+++ DATA SHOWN +++

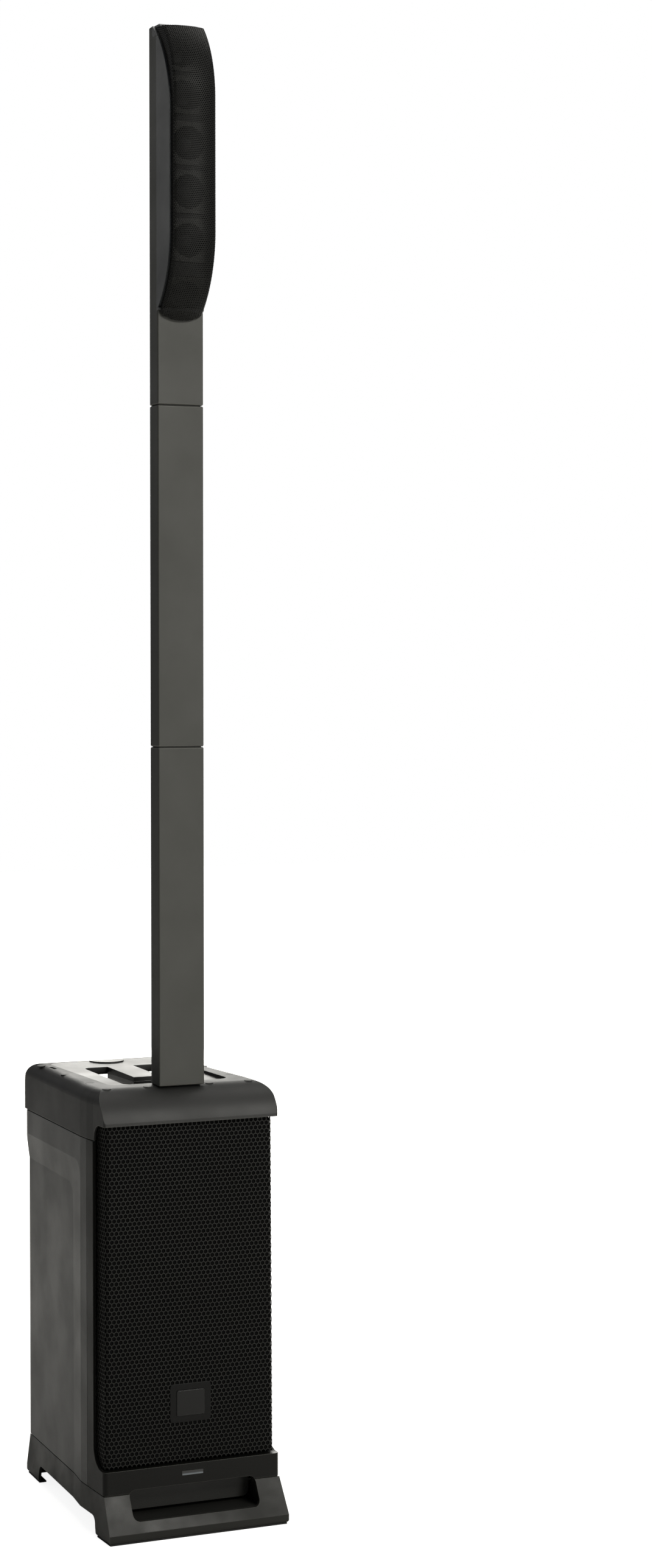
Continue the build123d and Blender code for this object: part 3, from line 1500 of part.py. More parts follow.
rocker_half = rocker_size[1] / 2
rocker_plane = Plane(
    origin=(rocker_x, rocker_y, inlet_z),
    x_dir=(0, sin(radians(rocker_tilt)), cos(radians(rocker_tilt))),
    z_dir=(1, 0, 0),
)
with BuildPart() as power_rocker:
    with BuildSketch(rocker_plane):
        with BuildLine():
            Polyline(
                (-rocker_half, -rocker_rise),
                (0, -rocker_rise * 0.6),
                (rocker_half, -rocker_rise),
                (rocker_half * 0.7, rocker_rise),
                (-rocker_half * 0.7, rocker_rise),
                close=True,
            )
        make_face()
    extrude(amount=rocker_size[0] / 2, both=True)
    with BuildSketch(rocker_plane):
        Circle(rocker_radius)
    extrude(amount=rocker_pin / 2 - button_fit, both=True)
save("power_rocker", power_rocker.part)

# The control board stands off the panel, past the ends of shafts and buttons.
with BuildPart() as control_board:
    board_back = panel_back.offset(-panel_plate - control_board_gap)
    board_row = (knob_row + button_row) / 2
    with BuildSketch(board_back):
        with Locations((0, board_row)):
            Rectangle(*control_board_size)
    extrude(amount=-board_size[2])
    with BuildSketch(board_back):
        with Locations((0, board_row)):
            with GridLocations(control_board_size[0] - post_inset, 0, 2, 1):
                Circle(shaft_radius)
            Circle(shaft_radius)
    extrude(amount=control_board_gap)
save("control_board", control_board.part)

# Amplifier: a finned chassis on posts behind the panel, with its board.
with BuildPart() as amp_chassis:
    chassis_back = panel_back.offset(-panel_plate - amp_stand)
    with BuildSketch(chassis_back):
        with Locations(panel_middle):
            Rectangle(amp_plate[0], amp_plate[1])
    extrude(amount=-amp_plate[2])
    with BuildSketch(chassis_back.offset(-amp_plate[2])):
        with Locations(panel_middle):
            with GridLocations(amp_plate[0] / fin_count, 0, fin_count, 1):
                Rectangle(fin_size[0], amp_plate[1])
    extrude(amount=-fin_size[1])
    with BuildSketch(chassis_back):
        with Locations(panel_middle):
            with GridLocations(amp_plate[0] - post_inset, amp_plate[1] - post_inset, 2, 2):
                Circle(shaft_radius)
    extrude(amount=amp_stand)
save("amp_chassis", amp_chassis.part)

with BuildPart() as amplifier_board:
    with BuildSketch(chassis_back):
        with Locations(panel_middle):
            Rectangle(board_size[0], board_size[1])
    extrude(amount=board_size[2])
    with BuildSketch(chassis_back.offset(board_size[2])):
        with Locations((panel_middle[0] - board_size[0] / 4, panel_middle[1])):
            with GridLocations(0, 2.5 * capacitor_r, 1, 2):
                Circle(capacitor_r)
        with Locations((panel_middle[0] + board_size[0] / 4, panel_middle[1])):
            Rectangle(transformer_side, transformer_side)
    extrude(amount=amp_part_height)
save("amplifier_board", amplifier_board.part)
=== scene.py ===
"""Column PA system: bass cabinet with a carrying handle, two plug-in column
spacers and an array head. One section for each piece, in assembly order."""
import math

import bmesh
import bpy
from mathutils import Matrix, Vector


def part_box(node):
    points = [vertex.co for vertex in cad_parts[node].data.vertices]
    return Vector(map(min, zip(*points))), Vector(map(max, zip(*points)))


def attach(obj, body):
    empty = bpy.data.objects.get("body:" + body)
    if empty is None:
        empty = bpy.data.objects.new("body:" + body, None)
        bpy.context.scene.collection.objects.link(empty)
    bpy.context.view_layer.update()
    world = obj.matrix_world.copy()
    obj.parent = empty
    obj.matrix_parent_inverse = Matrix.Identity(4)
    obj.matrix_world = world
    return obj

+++

Print only the run of lines that begins with the line containing "extrude(amount=board_size[2])" and ends with the line containing "world = obj.matrix_world.copy()", both included, exactly as they read.

THE SOLUTION
    extrude(amount=board_size[2])
    with BuildSketch(chassis_back.offset(board_size[2])):
        with Locations((panel_middle[0] - board_size[0] / 4, panel_middle[1])):
            with GridLocations(0, 2.5 * capacitor_r, 1, 2):
                Circle(capacitor_r)
        with Locations((panel_middle[0] + board_size[0] / 4, panel_middle[1])):
            Rectangle(transformer_side, transformer_side)
    extrude(amount=amp_part_height)
save("amplifier_board", amplifier_board.part)
=== scene.py ===
"""Column PA system: bass cabinet with a carrying handle, two plug-in column
spacers and an array head. One section for each piece, in assembly order."""
import math

import bmesh
import bpy
from mathutils import Matrix, Vector


def part_box(node):
    points = [vertex.co for vertex in cad_parts[node].data.vertices]
    return Vector(map(min, zip(*points))), Vector(map(max, zip(*points)))


def attach(obj, body):
    empty = bpy.data.objects.get("body:" + body)
    if empty is None:
        empty = bpy.data.objects.new("body:" + body, None)
        bpy.context.scene.collection.objects.link(empty)
    bpy.context.view_layer.update()
    world = obj.matrix_world.copy()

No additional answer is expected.